Hough made a nice impression in last year's Footloose remake, so her ordinariness here is chalked up as another of the screenplay's underwritten characters. Boneta has more going against him, a softness of spirit that would get Drew eaten alive in L.A. He can sing I Wanna Rock but isn't convincing about it. Boneta appears more at ease during Drew's silly boy-band phase than striking guitar-god poses.

For that, Rock of Ages needs only Tom Cruise, sexy and startling as rock icon Stacee Jaxx, an expanded role in the movie version. His entrance is a model of celebrity decadence, slowly revealed post-orgy from beneath a blanket of obviously satisfied women. Stacee is the poster boy for sex, drugs (Scotch, at least) and rock 'n' roll, who could use sensitivity training from Axl Rose.

Cruise plays Stacee in a style noticeably close to his turn as Lestat in Interview With the Vampire (who coincidentally wanted to be a rock star). There's a sad blankness in his eyes, too many wild nights and empty mornings. Yet when the topic turns to his music, and later his insecurities, Stacee's gaze seems possessed. Cruise's performance eclipses everything else in Rock of Ages; plus the dude can flat-out sing.

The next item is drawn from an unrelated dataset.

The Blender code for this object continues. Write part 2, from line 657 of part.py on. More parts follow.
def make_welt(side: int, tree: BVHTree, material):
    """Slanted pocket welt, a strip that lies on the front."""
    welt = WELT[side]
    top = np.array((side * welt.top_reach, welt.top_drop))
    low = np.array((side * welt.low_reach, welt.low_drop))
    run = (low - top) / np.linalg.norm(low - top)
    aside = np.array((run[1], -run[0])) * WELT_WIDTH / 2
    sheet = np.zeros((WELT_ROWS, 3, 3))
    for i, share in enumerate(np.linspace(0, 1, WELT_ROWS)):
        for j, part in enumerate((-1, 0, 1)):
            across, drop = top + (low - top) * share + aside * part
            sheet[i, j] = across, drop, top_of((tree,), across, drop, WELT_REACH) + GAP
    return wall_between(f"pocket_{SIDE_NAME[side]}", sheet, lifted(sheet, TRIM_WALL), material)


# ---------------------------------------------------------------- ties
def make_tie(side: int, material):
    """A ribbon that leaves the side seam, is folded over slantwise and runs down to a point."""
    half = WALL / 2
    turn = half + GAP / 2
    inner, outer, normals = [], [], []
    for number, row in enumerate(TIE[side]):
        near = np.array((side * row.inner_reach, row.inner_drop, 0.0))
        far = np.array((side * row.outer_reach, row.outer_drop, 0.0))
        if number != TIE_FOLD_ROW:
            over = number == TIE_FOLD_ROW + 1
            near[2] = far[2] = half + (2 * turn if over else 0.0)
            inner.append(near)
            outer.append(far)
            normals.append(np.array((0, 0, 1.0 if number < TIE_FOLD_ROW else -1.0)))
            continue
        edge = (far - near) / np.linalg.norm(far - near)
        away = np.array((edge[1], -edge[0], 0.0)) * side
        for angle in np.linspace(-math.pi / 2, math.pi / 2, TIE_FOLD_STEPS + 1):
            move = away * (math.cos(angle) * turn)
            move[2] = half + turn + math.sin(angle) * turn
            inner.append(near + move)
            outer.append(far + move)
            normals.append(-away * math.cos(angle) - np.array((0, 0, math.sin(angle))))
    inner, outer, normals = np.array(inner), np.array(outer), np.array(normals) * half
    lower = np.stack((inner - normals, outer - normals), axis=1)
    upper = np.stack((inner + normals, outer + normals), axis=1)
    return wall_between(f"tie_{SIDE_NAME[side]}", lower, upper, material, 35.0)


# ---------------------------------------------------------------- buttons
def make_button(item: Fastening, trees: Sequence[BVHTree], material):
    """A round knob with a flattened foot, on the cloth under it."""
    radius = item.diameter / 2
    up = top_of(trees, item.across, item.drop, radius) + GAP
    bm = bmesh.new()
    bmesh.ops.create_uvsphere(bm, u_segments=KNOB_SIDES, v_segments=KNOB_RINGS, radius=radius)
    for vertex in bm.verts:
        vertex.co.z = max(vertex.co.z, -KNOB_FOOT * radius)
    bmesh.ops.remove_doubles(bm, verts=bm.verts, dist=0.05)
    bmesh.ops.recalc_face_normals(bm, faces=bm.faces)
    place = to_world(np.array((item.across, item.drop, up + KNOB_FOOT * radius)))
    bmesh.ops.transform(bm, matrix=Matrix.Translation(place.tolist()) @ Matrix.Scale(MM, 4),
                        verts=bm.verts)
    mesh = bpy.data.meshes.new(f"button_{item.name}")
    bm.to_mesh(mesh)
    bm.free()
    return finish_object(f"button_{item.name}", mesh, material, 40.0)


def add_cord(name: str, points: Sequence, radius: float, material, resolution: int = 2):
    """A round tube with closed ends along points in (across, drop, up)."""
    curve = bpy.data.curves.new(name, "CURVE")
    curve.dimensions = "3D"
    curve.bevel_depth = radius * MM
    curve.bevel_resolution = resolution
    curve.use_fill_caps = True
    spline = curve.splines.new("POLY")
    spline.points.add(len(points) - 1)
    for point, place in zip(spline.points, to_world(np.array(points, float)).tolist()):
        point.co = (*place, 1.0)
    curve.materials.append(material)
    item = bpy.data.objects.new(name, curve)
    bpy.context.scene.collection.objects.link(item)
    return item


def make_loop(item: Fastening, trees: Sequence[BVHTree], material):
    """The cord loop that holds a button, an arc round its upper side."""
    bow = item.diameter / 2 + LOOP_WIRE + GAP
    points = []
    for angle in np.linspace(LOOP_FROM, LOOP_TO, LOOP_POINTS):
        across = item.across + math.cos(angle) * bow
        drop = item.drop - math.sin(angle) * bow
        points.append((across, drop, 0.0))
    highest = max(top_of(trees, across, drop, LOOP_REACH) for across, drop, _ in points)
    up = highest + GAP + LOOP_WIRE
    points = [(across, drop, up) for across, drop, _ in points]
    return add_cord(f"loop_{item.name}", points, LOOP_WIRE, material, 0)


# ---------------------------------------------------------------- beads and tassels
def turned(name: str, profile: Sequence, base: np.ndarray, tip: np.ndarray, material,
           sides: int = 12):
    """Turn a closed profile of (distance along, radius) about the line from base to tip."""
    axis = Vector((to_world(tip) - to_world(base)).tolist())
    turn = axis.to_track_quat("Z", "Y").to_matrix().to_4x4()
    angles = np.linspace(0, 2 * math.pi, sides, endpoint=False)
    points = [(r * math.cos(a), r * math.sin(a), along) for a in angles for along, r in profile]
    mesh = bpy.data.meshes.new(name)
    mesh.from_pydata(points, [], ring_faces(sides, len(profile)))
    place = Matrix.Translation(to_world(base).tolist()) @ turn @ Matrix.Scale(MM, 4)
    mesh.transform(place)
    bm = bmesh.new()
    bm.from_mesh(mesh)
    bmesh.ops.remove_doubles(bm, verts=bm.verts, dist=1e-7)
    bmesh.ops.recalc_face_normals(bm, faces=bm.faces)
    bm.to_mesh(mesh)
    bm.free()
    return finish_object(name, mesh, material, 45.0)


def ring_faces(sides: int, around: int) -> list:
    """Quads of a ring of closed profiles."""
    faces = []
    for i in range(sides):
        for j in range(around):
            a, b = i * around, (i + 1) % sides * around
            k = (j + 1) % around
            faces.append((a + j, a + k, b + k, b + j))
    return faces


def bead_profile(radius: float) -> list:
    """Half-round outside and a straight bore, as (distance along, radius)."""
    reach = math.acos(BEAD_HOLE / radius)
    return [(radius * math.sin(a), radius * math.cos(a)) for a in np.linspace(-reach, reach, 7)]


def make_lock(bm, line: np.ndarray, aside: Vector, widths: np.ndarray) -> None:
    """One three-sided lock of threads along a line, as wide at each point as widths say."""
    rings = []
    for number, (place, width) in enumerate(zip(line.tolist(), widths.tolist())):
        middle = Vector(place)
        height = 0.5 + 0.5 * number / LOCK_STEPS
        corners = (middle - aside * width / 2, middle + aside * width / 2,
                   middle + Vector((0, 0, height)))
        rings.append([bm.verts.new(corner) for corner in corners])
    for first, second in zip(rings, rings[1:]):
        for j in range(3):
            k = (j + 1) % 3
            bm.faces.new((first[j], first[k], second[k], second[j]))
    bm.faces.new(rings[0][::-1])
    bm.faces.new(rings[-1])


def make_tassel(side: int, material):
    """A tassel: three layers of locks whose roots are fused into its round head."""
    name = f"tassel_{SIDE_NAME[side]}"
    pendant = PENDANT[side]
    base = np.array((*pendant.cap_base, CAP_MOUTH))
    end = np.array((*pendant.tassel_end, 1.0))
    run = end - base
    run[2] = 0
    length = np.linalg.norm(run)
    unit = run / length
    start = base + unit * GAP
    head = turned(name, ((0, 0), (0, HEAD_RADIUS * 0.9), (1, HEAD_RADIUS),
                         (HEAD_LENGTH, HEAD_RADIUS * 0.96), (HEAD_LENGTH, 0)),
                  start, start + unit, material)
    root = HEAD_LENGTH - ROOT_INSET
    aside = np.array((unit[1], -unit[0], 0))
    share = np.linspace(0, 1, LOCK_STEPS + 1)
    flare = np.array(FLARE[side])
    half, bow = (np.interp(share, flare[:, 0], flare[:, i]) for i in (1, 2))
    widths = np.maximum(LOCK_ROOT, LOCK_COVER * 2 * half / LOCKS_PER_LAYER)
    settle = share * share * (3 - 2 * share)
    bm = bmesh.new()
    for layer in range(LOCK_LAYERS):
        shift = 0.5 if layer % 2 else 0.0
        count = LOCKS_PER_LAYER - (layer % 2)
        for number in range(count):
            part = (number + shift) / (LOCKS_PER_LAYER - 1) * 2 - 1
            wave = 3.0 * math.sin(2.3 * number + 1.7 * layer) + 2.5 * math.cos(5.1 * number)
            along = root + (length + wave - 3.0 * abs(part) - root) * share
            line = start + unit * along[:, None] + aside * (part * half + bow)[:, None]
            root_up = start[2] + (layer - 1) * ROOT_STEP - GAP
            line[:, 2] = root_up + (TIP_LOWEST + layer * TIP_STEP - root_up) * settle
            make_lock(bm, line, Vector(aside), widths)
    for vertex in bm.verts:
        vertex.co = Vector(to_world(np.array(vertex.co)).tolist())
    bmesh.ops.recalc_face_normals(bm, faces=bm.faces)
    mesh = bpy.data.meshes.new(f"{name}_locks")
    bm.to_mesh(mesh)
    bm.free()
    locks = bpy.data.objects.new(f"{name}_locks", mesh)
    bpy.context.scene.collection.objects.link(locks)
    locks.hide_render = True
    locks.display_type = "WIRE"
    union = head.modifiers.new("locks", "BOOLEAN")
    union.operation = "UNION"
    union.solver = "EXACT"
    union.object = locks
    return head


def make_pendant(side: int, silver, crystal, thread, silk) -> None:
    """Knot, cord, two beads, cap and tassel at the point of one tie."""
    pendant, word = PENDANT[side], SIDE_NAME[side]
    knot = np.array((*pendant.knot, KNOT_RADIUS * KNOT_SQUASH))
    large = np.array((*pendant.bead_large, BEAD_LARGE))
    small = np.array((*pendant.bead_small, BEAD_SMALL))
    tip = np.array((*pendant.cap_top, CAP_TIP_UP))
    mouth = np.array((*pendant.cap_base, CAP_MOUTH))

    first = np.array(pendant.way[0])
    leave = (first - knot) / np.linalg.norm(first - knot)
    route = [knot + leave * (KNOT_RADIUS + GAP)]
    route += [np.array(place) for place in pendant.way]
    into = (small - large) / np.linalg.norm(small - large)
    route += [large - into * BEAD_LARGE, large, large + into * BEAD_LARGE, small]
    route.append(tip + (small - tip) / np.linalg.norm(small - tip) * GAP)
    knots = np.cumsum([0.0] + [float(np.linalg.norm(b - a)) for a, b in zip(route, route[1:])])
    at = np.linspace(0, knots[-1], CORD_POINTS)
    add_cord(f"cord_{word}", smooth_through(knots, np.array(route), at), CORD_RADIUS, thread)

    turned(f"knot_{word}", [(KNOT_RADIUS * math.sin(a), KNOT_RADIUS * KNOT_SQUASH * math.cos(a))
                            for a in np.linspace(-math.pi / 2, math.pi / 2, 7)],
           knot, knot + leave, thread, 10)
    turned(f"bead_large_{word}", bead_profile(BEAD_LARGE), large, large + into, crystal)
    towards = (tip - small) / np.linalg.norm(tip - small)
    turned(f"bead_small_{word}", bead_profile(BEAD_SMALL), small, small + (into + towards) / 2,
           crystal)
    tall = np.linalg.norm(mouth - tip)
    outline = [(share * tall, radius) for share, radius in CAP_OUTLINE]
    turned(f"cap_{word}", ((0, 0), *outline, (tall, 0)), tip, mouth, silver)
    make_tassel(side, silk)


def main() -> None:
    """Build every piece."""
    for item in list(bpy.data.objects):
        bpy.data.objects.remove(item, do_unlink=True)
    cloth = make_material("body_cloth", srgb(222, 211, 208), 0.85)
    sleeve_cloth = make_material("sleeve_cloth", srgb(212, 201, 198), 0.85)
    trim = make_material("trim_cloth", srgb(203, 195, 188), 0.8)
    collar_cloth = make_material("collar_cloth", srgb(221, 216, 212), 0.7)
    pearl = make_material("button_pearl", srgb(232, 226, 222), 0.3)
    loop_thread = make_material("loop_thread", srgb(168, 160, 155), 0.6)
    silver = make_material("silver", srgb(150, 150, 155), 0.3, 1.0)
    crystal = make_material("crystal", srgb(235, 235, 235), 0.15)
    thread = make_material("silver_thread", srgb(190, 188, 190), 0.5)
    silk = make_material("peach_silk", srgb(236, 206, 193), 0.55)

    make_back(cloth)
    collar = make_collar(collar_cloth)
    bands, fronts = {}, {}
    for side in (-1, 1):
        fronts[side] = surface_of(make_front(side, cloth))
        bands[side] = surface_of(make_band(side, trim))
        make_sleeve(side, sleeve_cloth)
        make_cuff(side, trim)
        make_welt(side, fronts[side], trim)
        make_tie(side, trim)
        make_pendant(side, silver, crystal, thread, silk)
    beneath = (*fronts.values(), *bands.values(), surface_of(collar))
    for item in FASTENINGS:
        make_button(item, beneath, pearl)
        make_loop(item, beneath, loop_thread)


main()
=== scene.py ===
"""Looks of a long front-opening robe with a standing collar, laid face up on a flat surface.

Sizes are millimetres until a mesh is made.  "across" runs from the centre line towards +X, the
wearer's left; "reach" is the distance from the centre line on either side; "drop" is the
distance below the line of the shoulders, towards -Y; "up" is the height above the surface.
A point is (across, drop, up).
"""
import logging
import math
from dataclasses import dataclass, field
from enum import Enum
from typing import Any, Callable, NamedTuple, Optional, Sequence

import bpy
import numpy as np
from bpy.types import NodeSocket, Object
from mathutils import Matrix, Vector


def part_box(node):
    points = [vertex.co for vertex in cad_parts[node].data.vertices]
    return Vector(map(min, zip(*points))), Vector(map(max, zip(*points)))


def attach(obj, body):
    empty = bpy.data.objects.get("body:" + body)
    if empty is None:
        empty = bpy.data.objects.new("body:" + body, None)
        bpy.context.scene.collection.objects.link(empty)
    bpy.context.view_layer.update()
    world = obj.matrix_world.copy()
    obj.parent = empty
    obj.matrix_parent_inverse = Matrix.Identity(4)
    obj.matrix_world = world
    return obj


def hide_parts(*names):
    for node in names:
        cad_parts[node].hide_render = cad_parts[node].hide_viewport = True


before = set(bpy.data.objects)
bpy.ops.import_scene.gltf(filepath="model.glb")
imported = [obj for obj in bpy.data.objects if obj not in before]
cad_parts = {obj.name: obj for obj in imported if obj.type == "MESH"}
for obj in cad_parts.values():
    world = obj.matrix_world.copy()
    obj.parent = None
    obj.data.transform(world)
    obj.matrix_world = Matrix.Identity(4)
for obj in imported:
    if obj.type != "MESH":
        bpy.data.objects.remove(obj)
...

Stacee's backstage orbit is where Rock of Ages finds its best material and cleverest shoe-horning of songs. He's the main attraction in concert at the Bourbon Room, run by seedy Dennis Dupree (Alec Baldwin) and his frisky flunky Lonny (Russell Brand). Their relationship takes a cheeky turn with the song I Can't Fight This Feeling, one of the rare times when director Adam Shankman hits his Hairspray stride.

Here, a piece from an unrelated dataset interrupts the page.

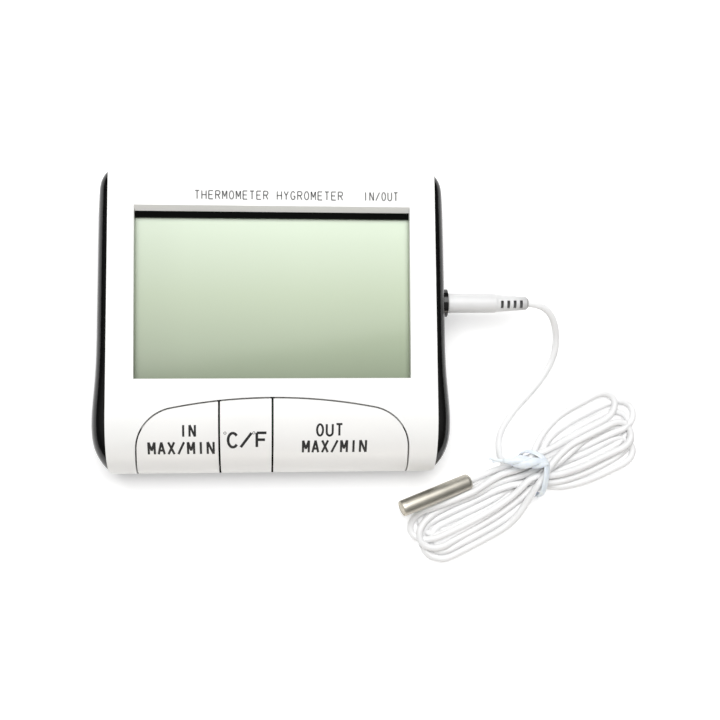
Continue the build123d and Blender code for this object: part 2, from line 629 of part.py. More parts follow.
def build():
    """Makes every piece in its place."""
    NODES["front_shell"] = front_shell()
    NODES["rear_shell"] = rear_shell()
    display()
    keys_and_switches()
    fasteners()
    electronics()
    jack()
    battery()
    NODES["battery_door"] = battery_door()
    NODES["stand_leg"] = stand_leg()
    plug()
    cord_tube("cord_lead", LEAD_ROUTE)
    cord_tube("cord_tail", TAIL_ROUTE)
    hank_and_tie()
    probe()


os.makedirs("parts", exist_ok=True)
build()
for name, shape in NODES.items():
    export_step(shape, f"parts/{name}.step")
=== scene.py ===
"""Looks of the digital maximum and minimum thermometer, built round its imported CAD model.

The frame is the CAD's: +Z out of the display, +Y the top of the case, +X the jack side.
Sizes and places are in millimetres, and MM turns them into Blender's metres.
"""
import math

import bmesh
import bpy
import numpy as np
from mathutils import Matrix, Vector


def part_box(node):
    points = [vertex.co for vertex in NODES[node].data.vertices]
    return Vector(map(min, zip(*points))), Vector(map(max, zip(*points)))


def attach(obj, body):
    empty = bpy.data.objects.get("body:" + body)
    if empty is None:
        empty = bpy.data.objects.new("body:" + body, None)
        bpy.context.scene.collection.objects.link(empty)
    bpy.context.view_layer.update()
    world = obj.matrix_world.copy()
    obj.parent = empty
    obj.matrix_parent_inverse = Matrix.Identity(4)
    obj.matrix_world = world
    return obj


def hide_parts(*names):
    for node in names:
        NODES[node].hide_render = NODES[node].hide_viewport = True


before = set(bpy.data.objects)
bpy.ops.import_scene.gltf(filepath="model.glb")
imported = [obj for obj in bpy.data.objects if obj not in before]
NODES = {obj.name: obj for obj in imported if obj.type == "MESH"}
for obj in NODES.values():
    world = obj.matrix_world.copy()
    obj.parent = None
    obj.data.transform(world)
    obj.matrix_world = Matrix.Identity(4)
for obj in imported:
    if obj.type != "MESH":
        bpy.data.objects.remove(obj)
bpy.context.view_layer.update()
MM = 0.001

# ---------------------------------------------------------------- camera and light
# Camera: its place, its lens on a 36 mm sensor, and its turns in degrees, in order
CAMERA_PLACE = Vector((-4.5, -29.4, 365.3))
CAMERA_LENS = 56.6
CAMERA_SENSOR = 36.0
CAMERA_TURNS = (("Y", -5.13), ("X", 2.87), ("Z", -0.35))

# Lights: place, aim and size in metres, power in watts, colour
LIGHTS = {
    "overhead": ((-0.03, 0.31, 0.74), (0.02, -0.02, 0), (0.8, 0.6), 7.4, (1, 1, 1)),
    "front_fill": ((0.05, -0.75, 0.14), (0.02, -0.05, 0.01), (0.6, 0.2), 1.2, (1.0, 0.93, 0.84)),
}

# Surroundings, as (height of the direction, 0 at the horizon and 1 straight up; grey)
SKY = ((0.35, 0.06), (0.8, 1.0))
SKY_STRENGTH = 0.40

FLOOR_HALF = 3000.0
FLOOR_GREY = 0.88
FLOOR_GLOW = 0.35

# ---------------------------------------------------------------- sizes of the object
# The front face is flat down to CHIN_START, then falls away in a quarter ellipse
CHIN_START = -28.0
CHIN_RUN = 18.6
CHIN_DROP = 16.0
PARTING = 8.0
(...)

An interview with a Rolling Stone reporter (Malin Akerman) leads Stacee to confess I Want to Know What Love Is, matching the words with dirty deeds that never occurred to me when the song was on the radio. Stacee's immorality becomes the political target of the mayor's wife (Catherine Zeta-Jones), who wants the Bourbon Room closed, resulting in a seamless mashup of We Built This City and We're Not Gonna Take It. Such inspired sequences make Rock of Ages fun, but this rose has more than its share of thorns.